Records for the exercise -
———

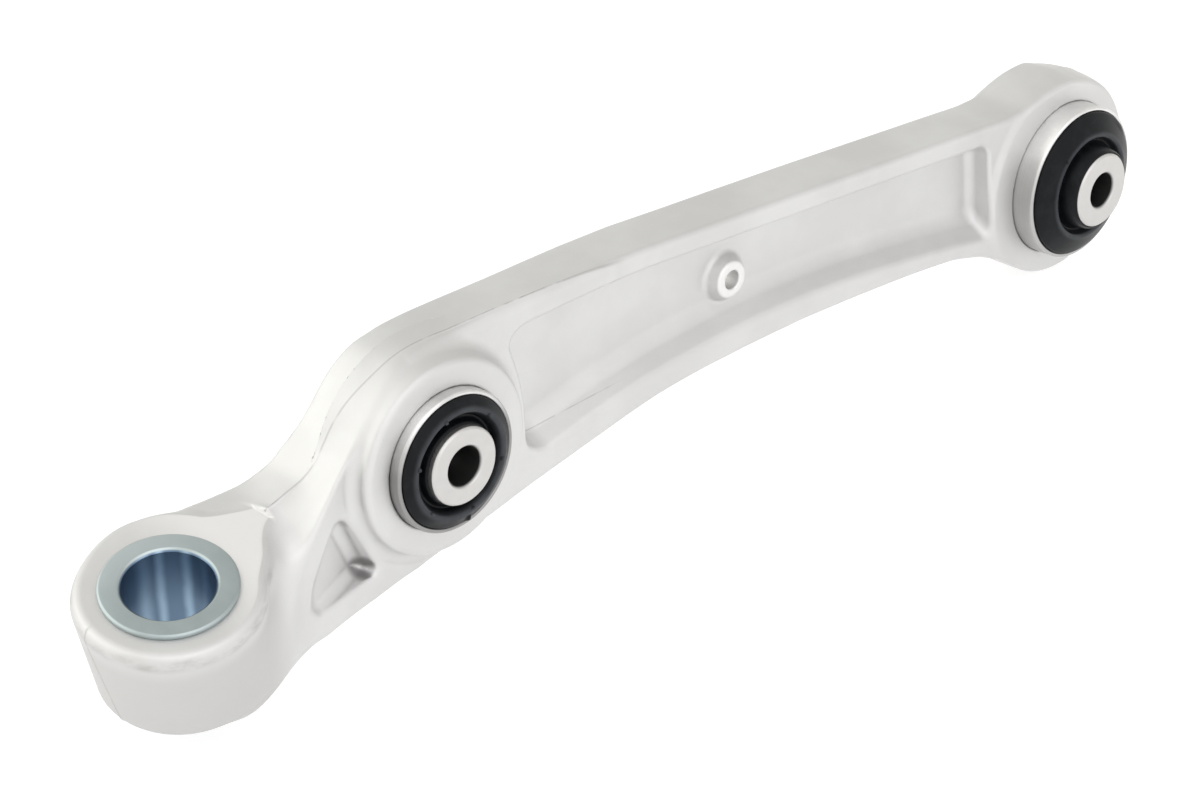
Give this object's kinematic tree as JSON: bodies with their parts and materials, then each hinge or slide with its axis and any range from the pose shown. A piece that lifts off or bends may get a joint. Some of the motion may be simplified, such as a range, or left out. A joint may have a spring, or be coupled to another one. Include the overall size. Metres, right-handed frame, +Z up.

———

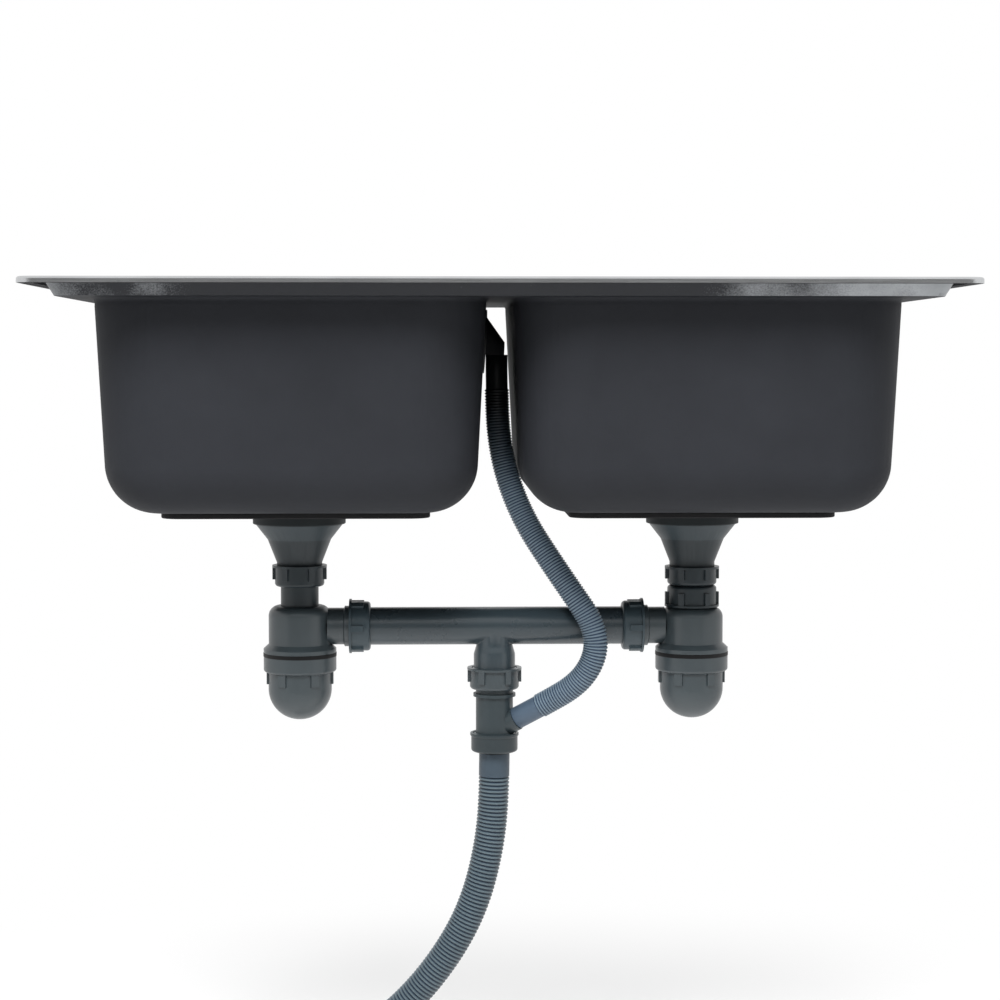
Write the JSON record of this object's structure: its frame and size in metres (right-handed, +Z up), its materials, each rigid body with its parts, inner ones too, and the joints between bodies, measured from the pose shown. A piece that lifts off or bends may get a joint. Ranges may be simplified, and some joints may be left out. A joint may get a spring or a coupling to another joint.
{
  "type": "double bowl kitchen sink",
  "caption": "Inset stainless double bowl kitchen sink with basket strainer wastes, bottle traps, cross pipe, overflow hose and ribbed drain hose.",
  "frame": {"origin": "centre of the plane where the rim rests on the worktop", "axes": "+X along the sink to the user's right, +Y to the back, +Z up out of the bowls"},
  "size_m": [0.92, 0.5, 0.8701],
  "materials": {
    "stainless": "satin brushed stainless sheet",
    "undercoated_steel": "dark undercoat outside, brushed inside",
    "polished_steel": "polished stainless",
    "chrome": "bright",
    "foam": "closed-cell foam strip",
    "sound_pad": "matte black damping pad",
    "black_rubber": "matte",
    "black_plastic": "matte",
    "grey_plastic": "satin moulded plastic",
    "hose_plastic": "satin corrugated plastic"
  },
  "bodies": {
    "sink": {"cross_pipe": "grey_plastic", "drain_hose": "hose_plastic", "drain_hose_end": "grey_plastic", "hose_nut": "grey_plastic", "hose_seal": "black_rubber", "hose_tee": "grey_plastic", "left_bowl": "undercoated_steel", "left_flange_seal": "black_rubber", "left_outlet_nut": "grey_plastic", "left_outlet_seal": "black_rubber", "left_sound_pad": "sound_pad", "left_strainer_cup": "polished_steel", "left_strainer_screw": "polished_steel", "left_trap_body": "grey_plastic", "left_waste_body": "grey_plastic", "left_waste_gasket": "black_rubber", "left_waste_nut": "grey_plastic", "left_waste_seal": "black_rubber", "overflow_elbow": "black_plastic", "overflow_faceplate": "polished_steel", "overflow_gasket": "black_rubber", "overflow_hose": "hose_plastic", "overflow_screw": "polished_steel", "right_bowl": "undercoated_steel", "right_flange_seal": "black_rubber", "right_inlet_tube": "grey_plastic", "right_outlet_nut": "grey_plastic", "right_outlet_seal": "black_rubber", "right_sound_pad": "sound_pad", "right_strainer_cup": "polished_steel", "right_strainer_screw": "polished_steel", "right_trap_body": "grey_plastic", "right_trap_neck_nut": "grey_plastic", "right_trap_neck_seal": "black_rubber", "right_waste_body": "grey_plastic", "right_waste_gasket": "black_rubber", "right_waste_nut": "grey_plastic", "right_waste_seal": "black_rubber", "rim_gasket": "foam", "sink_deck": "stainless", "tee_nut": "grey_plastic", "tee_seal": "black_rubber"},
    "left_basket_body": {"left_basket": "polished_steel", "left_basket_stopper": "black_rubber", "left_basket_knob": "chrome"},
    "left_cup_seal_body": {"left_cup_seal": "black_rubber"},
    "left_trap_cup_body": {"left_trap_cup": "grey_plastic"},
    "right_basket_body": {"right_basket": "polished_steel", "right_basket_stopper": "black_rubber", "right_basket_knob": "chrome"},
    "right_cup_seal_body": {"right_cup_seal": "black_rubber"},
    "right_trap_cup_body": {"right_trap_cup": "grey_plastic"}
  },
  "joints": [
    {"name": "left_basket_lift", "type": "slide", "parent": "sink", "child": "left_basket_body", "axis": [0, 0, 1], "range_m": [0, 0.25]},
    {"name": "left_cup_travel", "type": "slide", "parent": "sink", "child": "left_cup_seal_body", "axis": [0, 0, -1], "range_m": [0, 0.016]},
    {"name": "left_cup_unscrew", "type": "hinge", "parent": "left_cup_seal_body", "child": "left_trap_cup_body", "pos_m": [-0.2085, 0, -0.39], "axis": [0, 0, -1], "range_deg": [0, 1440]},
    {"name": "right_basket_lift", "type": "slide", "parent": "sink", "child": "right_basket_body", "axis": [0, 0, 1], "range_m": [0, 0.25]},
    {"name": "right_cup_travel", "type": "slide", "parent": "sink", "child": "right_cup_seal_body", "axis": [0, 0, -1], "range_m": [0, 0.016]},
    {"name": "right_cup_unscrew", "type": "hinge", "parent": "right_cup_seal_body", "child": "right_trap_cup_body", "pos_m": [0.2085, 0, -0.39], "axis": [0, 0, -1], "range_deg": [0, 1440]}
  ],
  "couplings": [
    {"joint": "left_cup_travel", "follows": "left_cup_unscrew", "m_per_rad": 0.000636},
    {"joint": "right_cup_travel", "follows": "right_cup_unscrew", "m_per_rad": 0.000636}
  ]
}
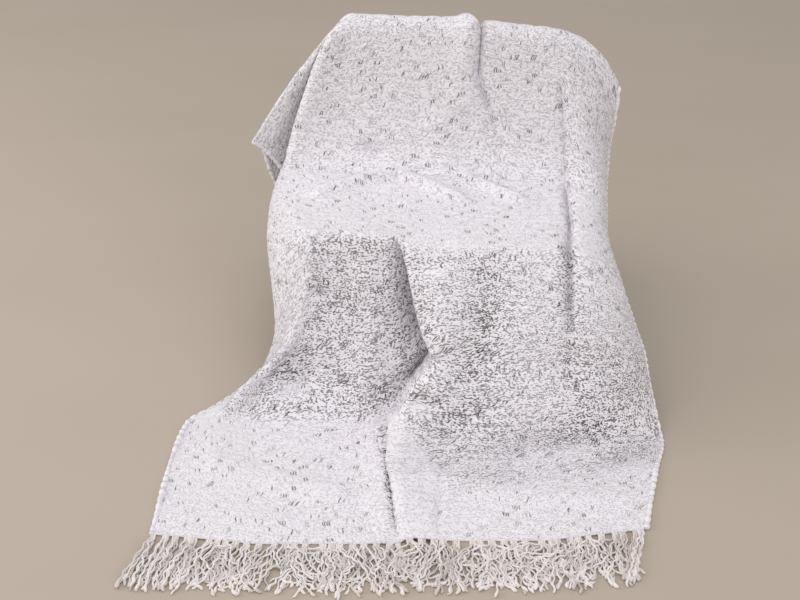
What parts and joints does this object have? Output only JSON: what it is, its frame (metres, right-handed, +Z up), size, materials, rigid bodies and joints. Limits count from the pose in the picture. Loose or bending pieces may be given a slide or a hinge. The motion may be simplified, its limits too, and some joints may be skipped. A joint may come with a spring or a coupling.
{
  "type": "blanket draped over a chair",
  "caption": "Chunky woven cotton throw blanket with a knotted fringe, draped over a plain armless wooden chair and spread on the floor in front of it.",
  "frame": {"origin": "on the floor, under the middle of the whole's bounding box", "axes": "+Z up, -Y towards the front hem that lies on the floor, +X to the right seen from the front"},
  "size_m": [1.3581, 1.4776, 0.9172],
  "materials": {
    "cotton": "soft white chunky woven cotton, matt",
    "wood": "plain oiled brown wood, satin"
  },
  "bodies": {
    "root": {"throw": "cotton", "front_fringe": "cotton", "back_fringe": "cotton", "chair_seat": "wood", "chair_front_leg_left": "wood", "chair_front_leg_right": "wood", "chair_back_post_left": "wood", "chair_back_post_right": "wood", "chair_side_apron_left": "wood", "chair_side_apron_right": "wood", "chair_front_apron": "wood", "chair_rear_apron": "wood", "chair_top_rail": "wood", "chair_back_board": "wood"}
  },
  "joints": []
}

———

Work required -
Select the lines from the entries that include the word "JSON".

The output -
Give this object's kinematic tree as JSON: bodies with their parts and materials, then each hinge or slide with its axis and any range from the pose shown. A piece that lifts off or bends may get a joint. Some of the motion may be simplified, such as a range, or left out. A joint may have a spring, or be coupled to another one. Include the overall size. Metres, right-handed frame, +Z up.
Write the JSON record of this object's structure: its frame and size in metres (right-handed, +Z up), its materials, each rigid body with its parts, inner ones too, and the joints between bodies, measured from the pose shown. A piece that lifts off or bends may get a joint. Ranges may be simplified, and some joints may be left out. A joint may get a spring or a coupling to another joint.
What parts and joints does this object have? Output only JSON: what it is, its frame (metres, right-handed, +Z up), size, materials, rigid bodies and joints. Limits count from the pose in the picture. Loose or bending pieces may be given a slide or a hinge. The motion may be simplified, its limits too, and some joints may be skipped. A joint may come with a spring or a coupling.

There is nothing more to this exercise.